You can’t do everything at once: figure out what revenue streams to focus on today, and sketch out a three- to five-year fundraising plan."
For all nonprofits, but especially for newer nonprofits and those undergoing organizational change or growth, it’s critical that the executive director, board members, and development staff engage in a thoughtful business planning process. What revenue strategies make the most sense for the organization’s current situation, mission, supporters, and community connections?
You can’t do everything at once: figure out what revenue streams to focus on today, and sketch out a three- to five-year fundraising plan.
Once you identify the most important – and achievable – revenue streams for your organization, what is the plan for implementation? What resources are needed? How will you test different approaches? Who’s on the team?
If your organization is mostly grant-funded, is your plan to sustain current grant funding while seeking new foundation or government grant sources? Or is it to expand into other areas, like individual donor fundraising? Those are two very different strategies, and either one alone can be a full-time job. If your development “department” consists of one person, experienced people know it would be unreasonable to expect success by trying to do both at the same time.
If your nonprofit has a broad base of small donor support, is your strategy to find new donors through marketing campaigns, or to connect with major donors in your community through events, personal calls, or meetings? Maybe your development shop has the capacity to do both of those at once – expand small donations while creating a major donor program – or maybe it makes sense to focus on one, and then the other.
One way to explore revenue models is to conduct a “competitive analysis.” Pull the publicly available Form 990s of nonprofits in your community that are similar to yours in size and/or mission. (You can get those via a free Candid account or even by doing a Google search.) On Part VIII, the Statement of Revenue, you’ll see how much money these nonprofits raised in contributed revenue, government grants, earned revenue (which often includes government contracts), gross and net income from fundraising events, and other income streams, such as rents. Then, see if you can find out how many paid development staff they have by checking their website. Every nonprofit’s business model is unique, but you can often glean insights from seeing how similar organizations are putting it all together.
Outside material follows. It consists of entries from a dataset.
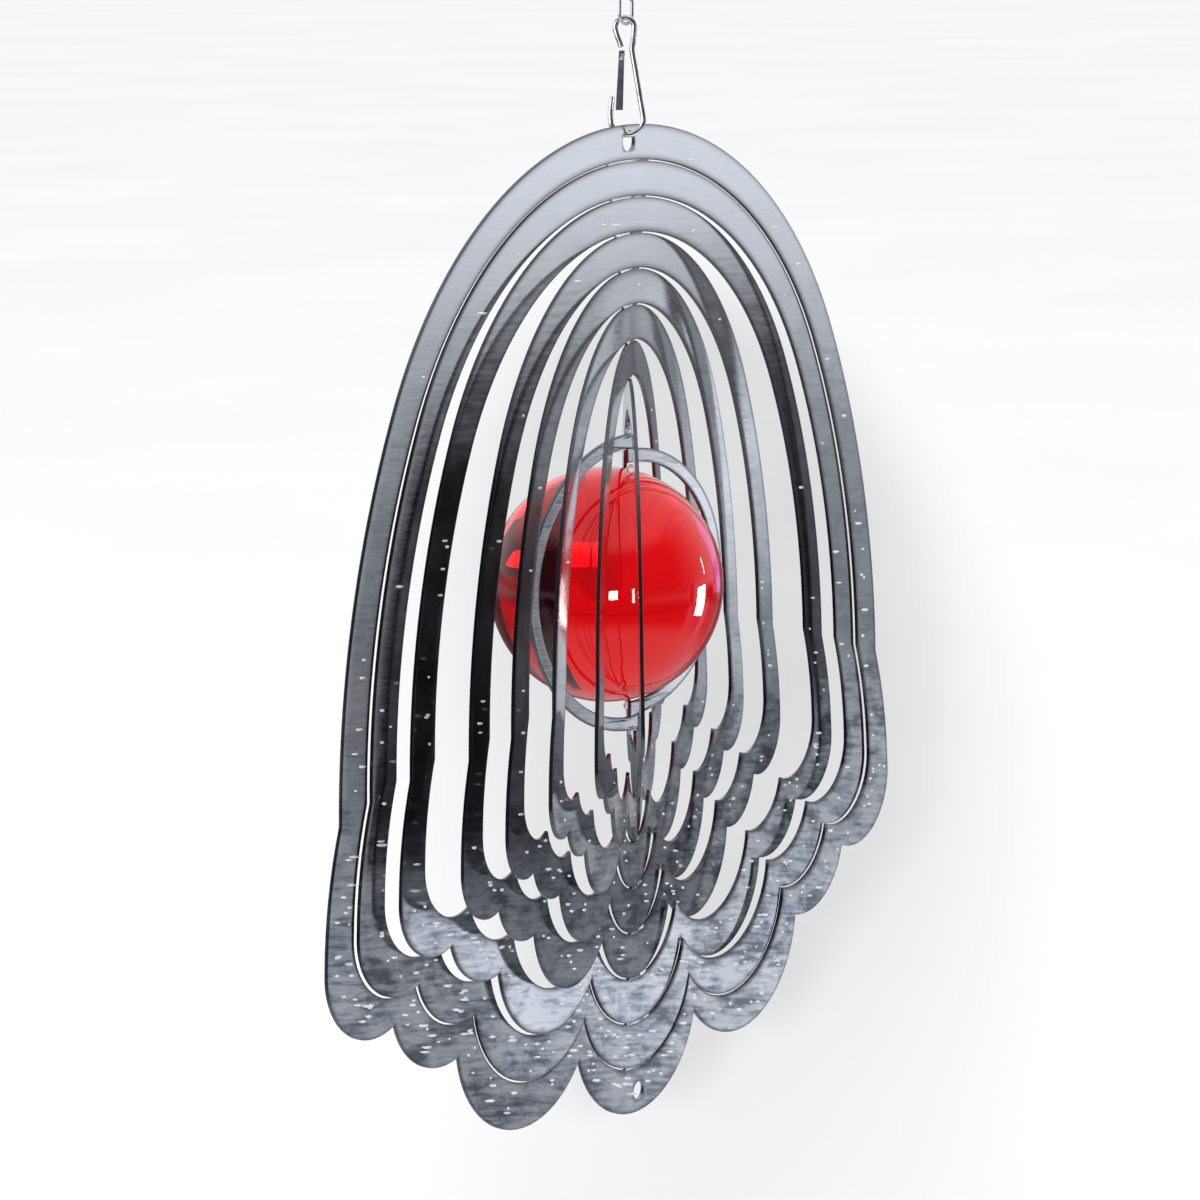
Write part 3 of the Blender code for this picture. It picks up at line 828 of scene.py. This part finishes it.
PAN = -0.00829
TILT = 0.18351
ROLL = 0.0120
camera = bpy.data.objects.new("camera", bpy.data.cameras.new("camera"))
scene.collection.objects.link(camera)
ahead = Vector((math.sin(PAN) * math.cos(TILT), math.cos(PAN) * math.cos(TILT), -math.sin(TILT)))
right = Vector((math.cos(PAN), -math.sin(PAN), 0.0))
up = right.cross(ahead)
turned_right = right * math.cos(ROLL) - up * math.sin(ROLL)
turned_up = up * math.cos(ROLL) + right * math.sin(ROLL)
basis = Matrix((turned_right, turned_up, -ahead)).transposed()
camera.matrix_world = Matrix.Translation((0.0, -0.8179, 0.01066)) @ basis.to_4x4()
camera.data.sensor_width = 36.0
camera.data.lens = 117.9
camera.data.clip_start = 0.05
camera.data.clip_end = 100.0
scene.camera = camera


def soft_light(name, at, towards, size, power, colour=(1, 1, 1), size_y=None):
    data = bpy.data.lights.new(name, "AREA")
    data.shape = "RECTANGLE"
    data.size = size
    data.size_y = size_y or size
    data.energy = power
    data.color = colour
    lamp = bpy.data.objects.new(name, data)
    scene.collection.objects.link(lamp)
    lamp.location = at
    lamp.rotation_mode = "QUATERNION"
    lamp.rotation_quaternion = (Vector(towards) - Vector(at)).to_track_quat("-Z", "Y")
    return lamp


key = soft_light("key", (-0.16, -2.3, 0.42), (0.0, 0.0, -0.13), 0.12, 42.0)
key.visible_glossy = False
key.visible_transmission = False

sky = bpy.data.lights.new("sky", "SUN")
sky.energy = 1.02
sky.color = (1.0, 0.975, 0.94)
sky.angle = math.radians(120)
sky_lamp = bpy.data.objects.new("sky", sky)
scene.collection.objects.link(sky_lamp)
sky_lamp.rotation_euler = (math.radians(-12), math.radians(8), 0.0)
sky_lamp.visible_glossy = False
sky_lamp.visible_transmission = False

only_ball = bpy.data.collections.new("only_ball")
only_ball.objects.link(ball)


def window(name, bearing, rise_deg, wide, tall, power, colour=(1.0, 0.98, 0.95)):
    """A bright pane of light that shows only as a glint in the glass ball."""
    a, e = math.radians(bearing), math.radians(rise_deg)
    way = Vector((math.cos(a) * math.cos(e), math.sin(a) * math.cos(e), math.sin(e)))
    lamp = soft_light(name, ball_at + way * 0.5, ball_at, wide, power, colour, tall)
    lamp.visible_diffuse = False
    lamp.visible_camera = False
    lamp.light_linking.receiver_collection = only_ball


window("pane_front", -81.4, -0.4, 0.1, 0.22 / 3, 1.0)
window("pane_left", -133.5, -13.4, 0.09, 0.34 / 3, 1.0)
window("pane_right", 15.0, -13.0, 0.34 / 3, 0.46 / 3, 1.0)
window("pane_small", -64.0, -2.0, 0.07 / 3, 0.34 / 3, 1.6 / 9)
window("pane_violet", 50.0, 3.0, 0.4 / 3, 0.25, 1.3 / 9, (0.42, 0.22, 1.0))
window("pane_thin", 22.0, 6.0, 0.05 / 3, 0.08, 0.5 / 9)

only_hook = bpy.data.collections.new("only_hook")
for piece in ("hook_wire", "gate_channel", "tang_plate", "pin_rivet", "lower_eye_wire", "barrel_shell"):
    only_hook.objects.link(bpy.data.objects[piece])
glow = soft_light("hook_glow", (-0.58, -0.46, 0.02), (0.0, 0.0, -0.02), 0.95, 2.3, (0.96, 0.97, 1.0), 0.55)
glow.visible_camera = False
glow.visible_diffuse = False
glow.light_linking.receiver_collection = only_hook

# dark curved card that only rays through the glass see
CARD_R = 0.22
bm = bmesh.new()
rows = []
for i in range(13):
    a = math.radians(8.0 + 70.0 * i / 12)
    rows.append([bm.verts.new((CARD_R * math.cos(a), CARD_R * math.sin(a), z)) for z in (-0.30, 0.05)])
for one, two in zip(rows, rows[1:]):
    bm.faces.new((one[0], two[0], two[1], one[1]))
card_mat, t, shader = new_material("dark_card")
cloud = t.noise(t.add("ShaderNodeTexCoord").outputs["Object"], 9.0, 3.0)
t.put(shader, "Base Color", t.ramp(cloud, [(0.4, (0.01, 0.01, 0.01)), (0.6, (0.05, 0.05, 0.05))]))
t.put(shader, "Roughness", 0.9)
card = keep("dark_card", bm, card_mat)
for way in ("camera", "diffuse", "glossy", "shadow"):
    setattr(card, "visible_" + way, False)

world = bpy.data.worlds.new("studio")
scene.world = world
world.use_nodes = True
t = Tree(world.node_tree)
background = world.node_tree.nodes["Background"]
direction = t.add("ShaderNodeTexCoord").outputs["Generated"]
parts = t.add("ShaderNodeSeparateXYZ")
t.put(parts, 0, direction)
rise = parts.outputs[2]
bearing = t.math("MULTIPLY", t.math("ARCTAN2", parts.outputs[1], parts.outputs[0]), 180 / math.pi)
bearing = t.math("FLOORED_MODULO", bearing, 180.0)         # the same light in front and behind
ground = t.math("SUBTRACT", t.noise(t.stretch(direction, (16, 16, 70)), 1.0, 6.0, 0.72), 0.5)
WIDEST = 110.0
rise_w = t.math("ADD", rise, t.math("MULTIPLY", ground, 0.02))
bearing_w = t.math("ADD", bearing, t.math("MULTIPLY", ground, 1.2))


def around(*stops):
    """Light level by bearing in degrees, between 0 and WIDEST."""
    return t.ramp(t.span(bearing_w, 0.0, WIDEST, 0.0, 1.0, False),
                  [(at / WIDEST, (level * 0.94, level * 0.99, level * 1.09)) for at, level in stops])


def sine(degrees):
    return math.sin(math.radians(degrees))


# what the steel mirrors: rise in degrees, then light levels round the horizon by bearing
BANDS = (
    (-4.6, around(
        (5.8, 0.2), (6.2, 0.8), (18, 0.86), (41, 0.85), (43.5, 0.5), (45, 0.38), (49, 0.37), (50.2, 0.12),
        (54, 0.4), (58, 0.6), (60, 0.6), (62, 0.3), (70, 0.12), (76, 0.14), (88, 0.25), (95, 0.3))),
    (-6.3, around(
        (5.8, 0.15), (6.2, 0.9), (16, 0.5), (18, 0.6), (27, 0.56), (30.6, 0.13), (34, 0.2), (37, 0.6),
        (41, 0.5), (42.1, 0.14), (44, 0.15), (47.2, 0.38), (49.5, 0.9), (53, 0.9), (58.2, 0.6),
        (60.1, 0.24), (66, 0.1), (73.5, 0.13), (75, 0.3), (88, 0.3), (95, 0.6))),
    (-8.3, around(
        (5.8, 0.10), (6.2, 1.0), (12, 0.9), (17, 0.4), (18, 0.4), (19.7, 0.07), (22.5, 0.22), (25.4, 0.31),
        (26.6, 0.33), (28.5, 0.08), (30.6, 0.042), (38.5, 0.03), (40.0, 0.6), (42.1, 0.98), (44, 0.85),
        (46, 0.07), (48.5, 0.12), (49.6, 1.1), (53, 1.1), (58.2, 0.7), (60.1, 0.44), (66, 0.1),
        (73.5, 0.14), (76, 0.3), (95, 0.6))),
    (-11.0, around(
        (5.7, 0.12), (6.2, 1.0), (12, 0.8), (16.5, 0.25), (18, 0.2), (19.4, 0.03), (21, 0.05),
        (23.5, 0.27), (26.6, 0.30), (28.5, 0.07), (30.6, 0.045), (38.5, 0.033), (40.5, 0.2),
        (42.1, 0.37), (44.5, 0.2), (47.2, 0.09), (48.7, 0.14), (50.2, 0.62), (53, 0.5), (58.2, 0.62),
        (60.1, 0.38), (66, 0.1), (74, 0.3), (88, 0.4), (95, 0.3))),
    (-13.3, around(
        (5.7, 0.2), (6.2, 0.9), (12, 0.5), (18, 0.2), (19.5, 0.025), (22, 0.10), (25.4, 0.38), (28, 0.40),
        (31, 0.34), (34, 0.1), (38, 0.025), (42.1, 0.10), (47.2, 0.035), (50.2, 0.14), (54, 0.2),
        (58, 0.4), (60.5, 0.08), (68, 0.06), (74, 0.35), (80, 0.2), (95, 0.10))),
    (-16.0, around(
        (8, 0.5), (18, 0.36), (19.7, 0.17), (22.5, 0.52), (25.4, 0.80), (28, 0.75), (31, 0.6), (34, 0.3),
        (38, 0.16), (40, 0.30), (42.5, 0.22), (48.8, 0.27), (50.2, 0.15), (54, 0.3), (58, 0.42),
        (60.5, 0.12), (74, 0.16), (95, 0.12))),
)
shade = BANDS[-1][1]
for (upper, level), (lower, _) in zip(BANDS[-2::-1], BANDS[:0:-1]):
    shade = t.mix(t.span(rise_w, sine(lower), sine(upper), 0.0, 1.0, False), shade, level)

# patches low down, a dimmer front half and a dark sector straight ahead
patches = t.ramp(t.noise(t.stretch(direction, (22, 22, 95)), 1.0, 5.0, 0.68),
                 [(0.34, (0.42, 0.45, 0.52)), (0.47, (0.86, 0.88, 0.92)), (0.56, (1.15, 1.12, 1.08)),
                  (0.66, (1.7, 1.6, 1.5))])
shade = t.mix(t.span(rise, -0.10, -0.22, 0.25, 0.9), shade, t.mix(1.0, shade, patches, "MULTIPLY"))
dimmed = t.mix(1.0, shade, (0.6, 0.6, 0.6, 1.0), "MULTIPLY")
shade = t.mix(t.span(parts.outputs[1], -0.02, -0.12), shade, dimmed)
shade = t.mix(t.span(parts.outputs[1], -0.70, -0.90), shade, (0.06, 0.06, 0.07, 1.0))

# above the horizon it is dark in front and bright behind, and even overhead and straight below
above = t.mix(t.span(parts.outputs[1], -0.35, 0.75), (0.08, 0.085, 0.10, 1.0), (0.98, 0.99, 1.0, 1.0))
above = t.mix(t.span(rise, 0.55, 0.8), above, (0.9, 0.92, 0.95, 1.0))
shade = t.mix(t.span(rise, -0.045, 0.02), shade, above)
shade = t.mix(t.span(rise, -0.42, -0.65), shade, (0.72, 0.73, 0.75, 1.0))
seen = t.add("ShaderNodeLightPath").outputs["Is Camera Ray"]
shade = t.mix(seen, shade, (0.93, 0.93, 0.94, 1.0))    # plain backdrop past the floor's edge
t.put(background, "Color", shade)
t.put(background, "Strength", 1.0)

scene.view_settings.view_transform = "Standard"
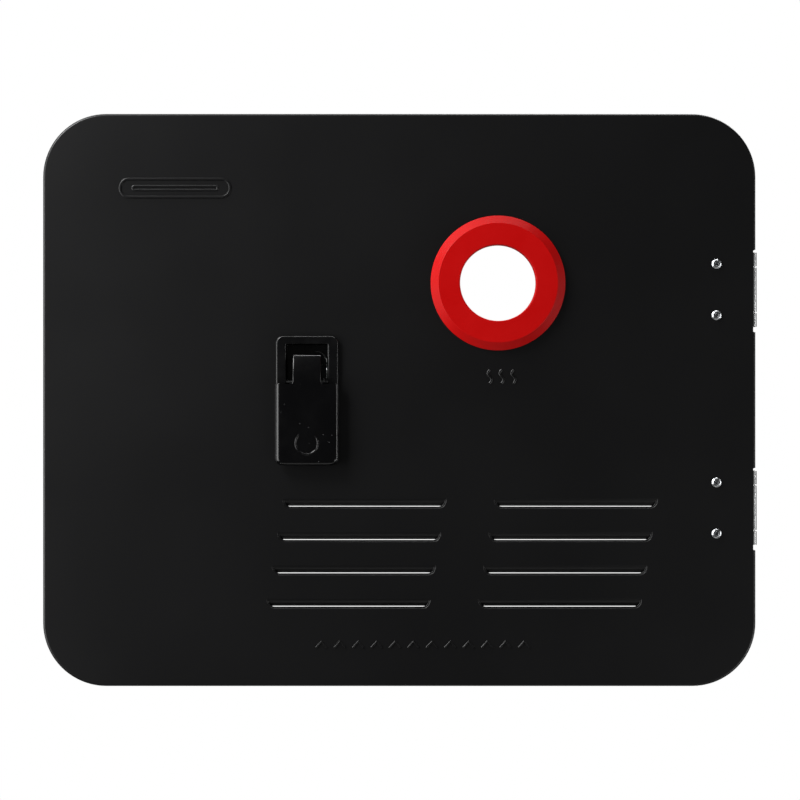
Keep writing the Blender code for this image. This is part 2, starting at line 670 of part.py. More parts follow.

With development staff and leadership working closely together, choose a limited number of strategies to experiment with initially, and give them time to work. Some things literally take years to pay off – but when they do, they can pay off big.
Set realistic goals
Once you have an overall strategy in place, establish dollar goals for each revenue stream and “key performance indicators” or metrics based on behaviors such as calls, visits, appeals, grant proposals submitted, and mailings – actions that the development director can control and regularly report on.
“Increasing our Giving Day revenue over last year by 15% through a stepped-up social media campaign and outreach to 30 new potential business sponsors” is a reasonable goal. “Double our Giving Day revenue” with no idea of how to get there is not reasonable. It could happen, but it’s not a plan.
Some nonprofits establish their annual budget based on conservative revenue goals, but have an additional “stretch goal” in place. You want an ambitious vision, but you don’t want to burn out your staff with unrealistic expectations.
Support your people
Research suggests that development director longevity is correlated with raising more funds.
Losing a development director costs much more than the obvious loss of momentum while the nonprofit goes through another hiring process and onboarding process, and then rebuilding special relationships with key donors. A 2020 report, “Untangling Turnover: Why Development Directors Leave and What Nonprofit Organizations Can Do About It,” documents the direct and indirect costs of development director turnover, including: “lower organizational performance and morale; decreases in donations; loss of institutional knowledge and stakeholder connections; service delivery disruption; increased recruitment expenses; and heavier staff workloads.” The report also explores the causes of and some solutions to development director turnover.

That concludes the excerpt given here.